Economists have called for reform of the pension system inherited from the USSR. Yevgeny Gontmakher, professor at the Higher School of Economics and a member of the board of the Committee of Civil Initiatives, together with colleagues, offered to do the work of this reform over several years, by 2020, while improvements were implemented in social and health services. The authorities ignored expert advice, as they had done in recent years. Some officials responded to public dissatisfaction cynically—suggesting pensioners subsist on macaroni, or reminding them that the people starving in besieged Leningrad did not complain, or simply stating that the state owed nothing to its citizens. Social media exploded with reactions to this and to reports that these legislators had income and property incommensurate with their official salaries. The atmosphere in Russia resembles that of the pre-perestroika years in the USSR—people are fed up with leaders, corruption, hypocrisy, and geopolitical policies favoring the elite, and they are obviously pushing for change.

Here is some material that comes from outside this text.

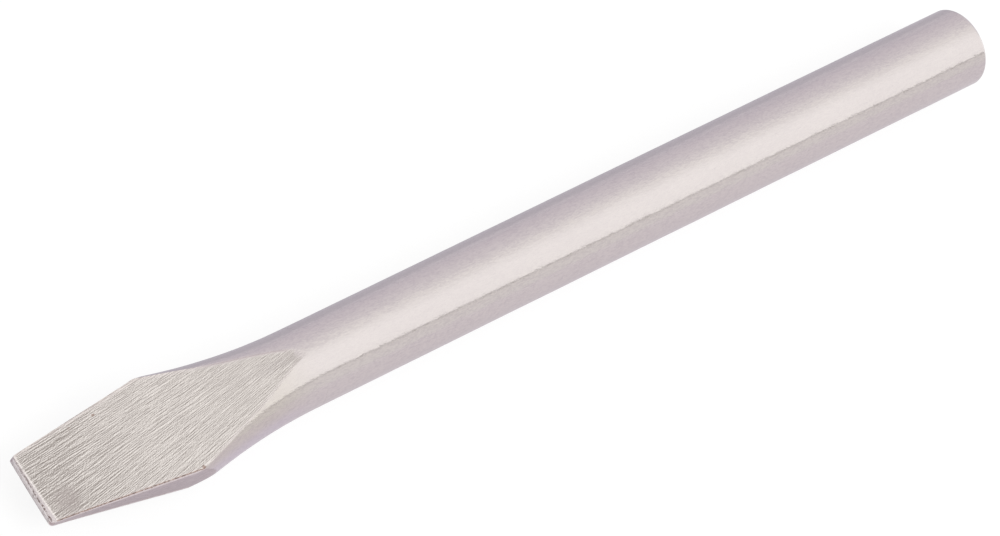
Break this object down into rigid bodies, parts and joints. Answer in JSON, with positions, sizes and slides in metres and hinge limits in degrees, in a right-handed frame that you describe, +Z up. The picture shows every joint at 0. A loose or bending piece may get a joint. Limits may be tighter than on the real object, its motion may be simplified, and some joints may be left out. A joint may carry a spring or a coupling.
{
  "type": "cold chisel",
  "caption": "Flat cold chisel forged from round steel bar: flared wedge blade with ground faces and sides, blunt straight edge, plain round shank and flat struck head.",
  "frame": {"origin": "on the surface the chisel lies on, under the middle of its length and width", "axes": "+X along the bar from the cutting edge to the struck head, Y across the blade, +Z up out of the upper wedge face"},
  "size_m": [0.3, 0.0276, 0.02],
  "materials": {
    "forged_bar": "bare forged bar, satin, with a very fine grain",
    "ground_blade": "ground, with fine wavy marks along the blade and a little rust at the side edges",
    "struck_end": "sawn and dressed flat, satin, with a worn rim"
  },
  "bodies": {
    "root": {"cutting_edge": "ground_blade", "blade": "ground_blade", "neck": "forged_bar", "shank": "forged_bar", "striking_head": "struck_end"}
  },
  "joints": []
}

Researchers had noted the change in mood early in 2018. The Committee of Civil Initiatives and the Levada Center noted the hostility toward absence of dialogue in decision-making and irritation at heavy-handed propaganda. Pride in the annexation of Crimea was replaced by fear of a new war. Pension reform buried any remaining illusions of the stability of the social contract between the ruling elite and society. Beginning in the 2000s, people entrusted all strategic decisions to the president and government in exchange for material well-being. Former Soviet citizens had never had access to so many material possibilities before the Putin era. High oil revenues created the illusion of continuing development. People concentrated on improving their personal space. In the USSR, it was severely regulated and limited, and private property did not exist. Personal space was a new concept, and for a long time society considered the state the guarantor of its prosperity. That led many to shut their eyes to violations of the law, limitations of civil freedom, and growing corruption, and to distance themselves from politics. The annexation of Crimea elicited a surge of patriotism, strengthened by the anti-Russia sanctions, but it was followed by disillusionment in social politics, higher prices, and a lower standard of living, which people interpreted less as the cost of geopolitical decisions than as an attack on their personal space. It seems that they will soon be ready to demand reforms in the existing contract. The government’s “ostrich-like” and wholly Soviet unwillingness to listen to the people, the desire to tighten the screws instead of embarking on needed dialogue, as well as the hikes in prices and taxes, are radicalizing people.

It’s perfectly obvious that Russia needs Perestroika 2. A renewal of the elite, attention to the interests of people and respect—which may indeed become the national idea sought by Yeltsin’s people—are needed. The foundation for such a policy, supported by economic planning and a clear path of consecutive reforms, is laid out in Grigory Yavlinsky’s Path to the Future. It proposes turning away from the disastrous policy of isolation and militarism and toward the needs of the country, away from supporting the oligarchy toward the development of small and medium businesses. A reduction in the army and bureaucracy will allow investment in science, education, health, and culture. As Yavlinsky wrote recently in the Ekho Moskvy blog, “We should be taking care of our own country and not Maduro.”

That is exactly what millions of people in Russia expect.